[Scripts that build objects]
------------------------------------------------------------------------

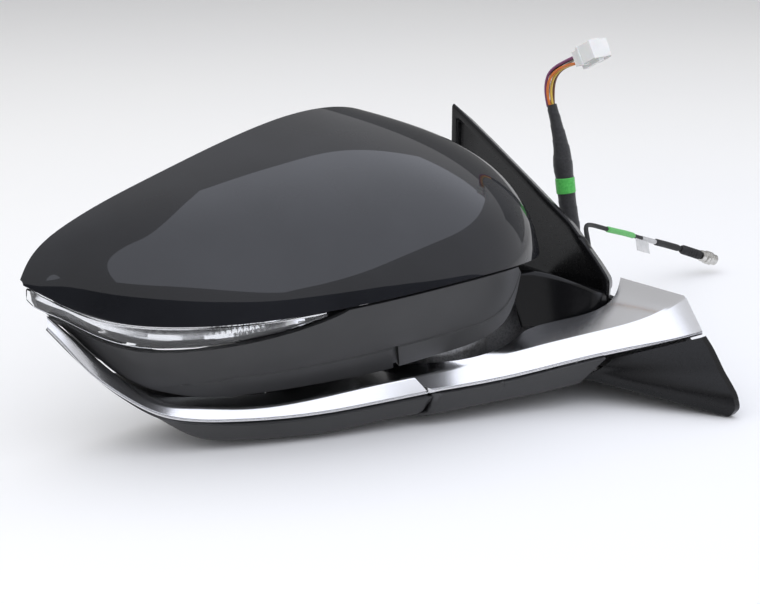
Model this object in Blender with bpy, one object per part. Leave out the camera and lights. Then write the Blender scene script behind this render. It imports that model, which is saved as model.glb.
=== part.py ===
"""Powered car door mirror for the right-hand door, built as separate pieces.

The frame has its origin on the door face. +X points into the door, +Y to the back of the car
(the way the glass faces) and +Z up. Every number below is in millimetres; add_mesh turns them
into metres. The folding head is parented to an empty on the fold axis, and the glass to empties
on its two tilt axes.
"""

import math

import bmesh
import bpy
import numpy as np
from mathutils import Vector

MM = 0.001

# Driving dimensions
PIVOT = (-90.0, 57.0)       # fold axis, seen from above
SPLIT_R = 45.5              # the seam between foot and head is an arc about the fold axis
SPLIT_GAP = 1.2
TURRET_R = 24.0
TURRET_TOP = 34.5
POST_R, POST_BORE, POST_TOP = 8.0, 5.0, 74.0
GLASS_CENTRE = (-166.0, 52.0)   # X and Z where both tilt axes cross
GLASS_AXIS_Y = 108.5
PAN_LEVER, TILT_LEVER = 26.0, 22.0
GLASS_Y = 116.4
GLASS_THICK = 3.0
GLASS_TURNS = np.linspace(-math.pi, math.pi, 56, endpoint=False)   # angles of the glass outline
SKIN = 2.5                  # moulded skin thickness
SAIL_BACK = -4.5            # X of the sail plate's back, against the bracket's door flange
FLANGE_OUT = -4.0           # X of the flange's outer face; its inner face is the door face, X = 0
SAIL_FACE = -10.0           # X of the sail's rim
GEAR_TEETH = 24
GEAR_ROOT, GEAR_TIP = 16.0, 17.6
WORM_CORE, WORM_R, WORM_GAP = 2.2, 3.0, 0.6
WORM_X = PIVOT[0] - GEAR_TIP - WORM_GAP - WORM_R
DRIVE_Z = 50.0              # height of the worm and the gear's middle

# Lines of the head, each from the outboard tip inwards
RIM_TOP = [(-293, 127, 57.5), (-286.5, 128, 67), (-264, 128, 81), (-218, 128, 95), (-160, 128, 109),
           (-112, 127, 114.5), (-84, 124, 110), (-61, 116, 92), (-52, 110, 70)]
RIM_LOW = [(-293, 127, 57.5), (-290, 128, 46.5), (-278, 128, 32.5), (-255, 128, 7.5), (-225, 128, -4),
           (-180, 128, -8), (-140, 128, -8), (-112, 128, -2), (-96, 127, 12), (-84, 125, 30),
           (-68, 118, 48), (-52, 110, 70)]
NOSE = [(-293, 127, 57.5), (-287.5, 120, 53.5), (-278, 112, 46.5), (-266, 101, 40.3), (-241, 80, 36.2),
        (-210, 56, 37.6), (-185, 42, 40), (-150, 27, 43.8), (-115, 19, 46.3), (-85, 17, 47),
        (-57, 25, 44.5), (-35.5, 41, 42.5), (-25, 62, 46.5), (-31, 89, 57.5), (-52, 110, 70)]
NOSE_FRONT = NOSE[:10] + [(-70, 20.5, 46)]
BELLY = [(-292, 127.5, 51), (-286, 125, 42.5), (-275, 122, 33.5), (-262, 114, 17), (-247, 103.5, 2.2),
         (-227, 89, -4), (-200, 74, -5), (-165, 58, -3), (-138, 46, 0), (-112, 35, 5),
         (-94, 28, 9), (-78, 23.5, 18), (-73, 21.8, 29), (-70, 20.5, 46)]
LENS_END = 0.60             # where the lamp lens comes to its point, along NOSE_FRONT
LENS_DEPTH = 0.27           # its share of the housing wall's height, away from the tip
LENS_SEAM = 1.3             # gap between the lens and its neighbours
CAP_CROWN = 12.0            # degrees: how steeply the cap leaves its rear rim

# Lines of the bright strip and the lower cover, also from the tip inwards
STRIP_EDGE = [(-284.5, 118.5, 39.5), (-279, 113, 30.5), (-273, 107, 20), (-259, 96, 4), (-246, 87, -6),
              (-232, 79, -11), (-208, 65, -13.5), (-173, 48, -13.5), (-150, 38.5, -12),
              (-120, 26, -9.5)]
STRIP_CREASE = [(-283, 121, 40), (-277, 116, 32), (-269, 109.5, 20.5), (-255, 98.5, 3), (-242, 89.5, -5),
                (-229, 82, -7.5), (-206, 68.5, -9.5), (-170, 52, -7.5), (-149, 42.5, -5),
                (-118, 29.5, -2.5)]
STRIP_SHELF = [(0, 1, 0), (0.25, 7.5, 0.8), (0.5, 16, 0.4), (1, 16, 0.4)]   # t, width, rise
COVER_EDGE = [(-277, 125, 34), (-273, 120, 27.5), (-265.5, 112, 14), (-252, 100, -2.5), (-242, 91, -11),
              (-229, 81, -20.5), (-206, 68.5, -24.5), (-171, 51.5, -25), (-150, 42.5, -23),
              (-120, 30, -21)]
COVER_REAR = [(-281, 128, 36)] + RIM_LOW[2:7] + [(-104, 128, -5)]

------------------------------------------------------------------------

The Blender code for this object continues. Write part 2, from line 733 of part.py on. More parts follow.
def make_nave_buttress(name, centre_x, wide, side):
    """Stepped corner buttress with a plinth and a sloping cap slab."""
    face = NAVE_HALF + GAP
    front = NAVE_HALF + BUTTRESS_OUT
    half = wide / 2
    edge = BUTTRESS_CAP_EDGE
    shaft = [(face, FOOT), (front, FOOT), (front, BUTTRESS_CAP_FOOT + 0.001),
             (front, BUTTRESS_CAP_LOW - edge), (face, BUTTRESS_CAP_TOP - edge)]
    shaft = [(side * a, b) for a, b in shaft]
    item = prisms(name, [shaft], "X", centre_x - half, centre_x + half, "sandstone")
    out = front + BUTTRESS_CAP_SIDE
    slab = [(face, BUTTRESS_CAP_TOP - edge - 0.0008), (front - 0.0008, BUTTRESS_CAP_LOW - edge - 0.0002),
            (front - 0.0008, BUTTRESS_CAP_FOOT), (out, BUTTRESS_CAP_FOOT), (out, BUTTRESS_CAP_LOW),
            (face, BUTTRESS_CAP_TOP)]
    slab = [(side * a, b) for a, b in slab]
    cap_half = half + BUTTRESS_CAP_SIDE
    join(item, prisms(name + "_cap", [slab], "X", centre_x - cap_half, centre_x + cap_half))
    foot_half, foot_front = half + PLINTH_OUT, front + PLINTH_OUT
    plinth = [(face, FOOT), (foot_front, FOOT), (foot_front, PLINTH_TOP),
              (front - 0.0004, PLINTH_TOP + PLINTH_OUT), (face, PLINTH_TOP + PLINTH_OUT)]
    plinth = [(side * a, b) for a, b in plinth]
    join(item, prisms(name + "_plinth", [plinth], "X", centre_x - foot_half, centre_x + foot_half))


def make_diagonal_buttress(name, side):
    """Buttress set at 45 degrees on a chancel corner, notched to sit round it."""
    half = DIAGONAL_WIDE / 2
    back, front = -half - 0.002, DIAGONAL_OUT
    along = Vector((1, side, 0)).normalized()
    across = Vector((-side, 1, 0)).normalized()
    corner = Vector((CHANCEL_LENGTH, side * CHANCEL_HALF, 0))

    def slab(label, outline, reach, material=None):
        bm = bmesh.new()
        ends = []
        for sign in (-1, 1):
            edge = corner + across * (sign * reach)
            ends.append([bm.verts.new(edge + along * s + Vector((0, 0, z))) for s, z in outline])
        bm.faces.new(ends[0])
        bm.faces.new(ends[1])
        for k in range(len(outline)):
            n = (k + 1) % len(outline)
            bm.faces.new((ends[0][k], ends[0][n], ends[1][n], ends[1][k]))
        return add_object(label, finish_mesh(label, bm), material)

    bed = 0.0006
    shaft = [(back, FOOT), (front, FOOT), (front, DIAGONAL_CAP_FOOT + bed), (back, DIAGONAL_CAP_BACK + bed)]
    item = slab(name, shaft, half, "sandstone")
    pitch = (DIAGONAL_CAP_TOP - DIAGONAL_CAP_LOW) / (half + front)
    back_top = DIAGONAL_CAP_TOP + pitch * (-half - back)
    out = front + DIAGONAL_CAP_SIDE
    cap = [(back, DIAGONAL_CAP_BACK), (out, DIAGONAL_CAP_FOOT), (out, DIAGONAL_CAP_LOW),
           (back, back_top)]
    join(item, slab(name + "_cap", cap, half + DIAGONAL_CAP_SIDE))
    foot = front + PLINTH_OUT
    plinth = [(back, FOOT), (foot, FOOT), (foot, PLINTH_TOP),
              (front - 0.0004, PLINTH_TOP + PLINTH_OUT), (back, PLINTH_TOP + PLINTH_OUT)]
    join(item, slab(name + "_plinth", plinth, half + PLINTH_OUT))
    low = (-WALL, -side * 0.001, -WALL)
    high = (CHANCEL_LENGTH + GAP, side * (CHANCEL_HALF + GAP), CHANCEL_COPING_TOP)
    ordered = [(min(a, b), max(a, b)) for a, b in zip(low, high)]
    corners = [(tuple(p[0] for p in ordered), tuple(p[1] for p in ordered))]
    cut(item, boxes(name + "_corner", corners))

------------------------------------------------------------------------

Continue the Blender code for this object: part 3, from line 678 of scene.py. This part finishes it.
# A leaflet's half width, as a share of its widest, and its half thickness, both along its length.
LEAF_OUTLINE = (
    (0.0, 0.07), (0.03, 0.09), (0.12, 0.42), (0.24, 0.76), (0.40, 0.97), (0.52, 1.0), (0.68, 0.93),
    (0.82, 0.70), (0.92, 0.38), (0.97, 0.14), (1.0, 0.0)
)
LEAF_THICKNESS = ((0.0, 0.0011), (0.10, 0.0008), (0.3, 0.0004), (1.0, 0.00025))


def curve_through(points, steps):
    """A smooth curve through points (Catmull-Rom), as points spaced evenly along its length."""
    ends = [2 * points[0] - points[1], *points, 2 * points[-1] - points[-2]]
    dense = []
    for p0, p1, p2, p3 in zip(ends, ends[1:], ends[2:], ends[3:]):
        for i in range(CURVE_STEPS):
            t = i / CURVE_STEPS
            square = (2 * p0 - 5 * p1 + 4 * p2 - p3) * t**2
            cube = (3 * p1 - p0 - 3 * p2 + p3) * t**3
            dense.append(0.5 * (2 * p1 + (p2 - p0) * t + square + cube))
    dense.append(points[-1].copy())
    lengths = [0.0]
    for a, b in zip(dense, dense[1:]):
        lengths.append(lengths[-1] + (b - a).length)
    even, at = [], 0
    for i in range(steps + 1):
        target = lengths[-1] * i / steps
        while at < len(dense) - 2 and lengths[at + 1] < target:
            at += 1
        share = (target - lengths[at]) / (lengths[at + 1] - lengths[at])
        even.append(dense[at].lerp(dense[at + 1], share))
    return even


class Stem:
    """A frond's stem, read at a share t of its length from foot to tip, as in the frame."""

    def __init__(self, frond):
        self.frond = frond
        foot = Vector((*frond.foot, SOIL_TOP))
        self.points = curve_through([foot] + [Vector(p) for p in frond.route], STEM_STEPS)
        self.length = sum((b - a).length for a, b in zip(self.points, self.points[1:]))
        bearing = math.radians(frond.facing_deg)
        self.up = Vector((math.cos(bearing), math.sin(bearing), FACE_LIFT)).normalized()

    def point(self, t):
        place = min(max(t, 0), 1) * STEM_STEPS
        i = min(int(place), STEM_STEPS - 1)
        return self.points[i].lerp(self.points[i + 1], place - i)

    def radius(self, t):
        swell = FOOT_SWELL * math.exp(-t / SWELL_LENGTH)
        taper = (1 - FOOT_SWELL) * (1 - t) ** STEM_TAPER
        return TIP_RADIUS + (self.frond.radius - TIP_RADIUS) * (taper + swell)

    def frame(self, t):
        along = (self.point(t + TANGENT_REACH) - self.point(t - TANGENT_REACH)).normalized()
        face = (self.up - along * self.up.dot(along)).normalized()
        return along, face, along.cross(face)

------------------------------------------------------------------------

> _Task_:
Nothing but the lines from the one with "Model this object" through the one with "as separate pieces." should be retyped; include both and keep them exact.

> _Exercise solution_:
Model this object in Blender with bpy, one object per part. Leave out the camera and lights. Then write the Blender scene script behind this render. It imports that model, which is saved as model.glb.
=== part.py ===
"""Powered car door mirror for the right-hand door, built as separate pieces.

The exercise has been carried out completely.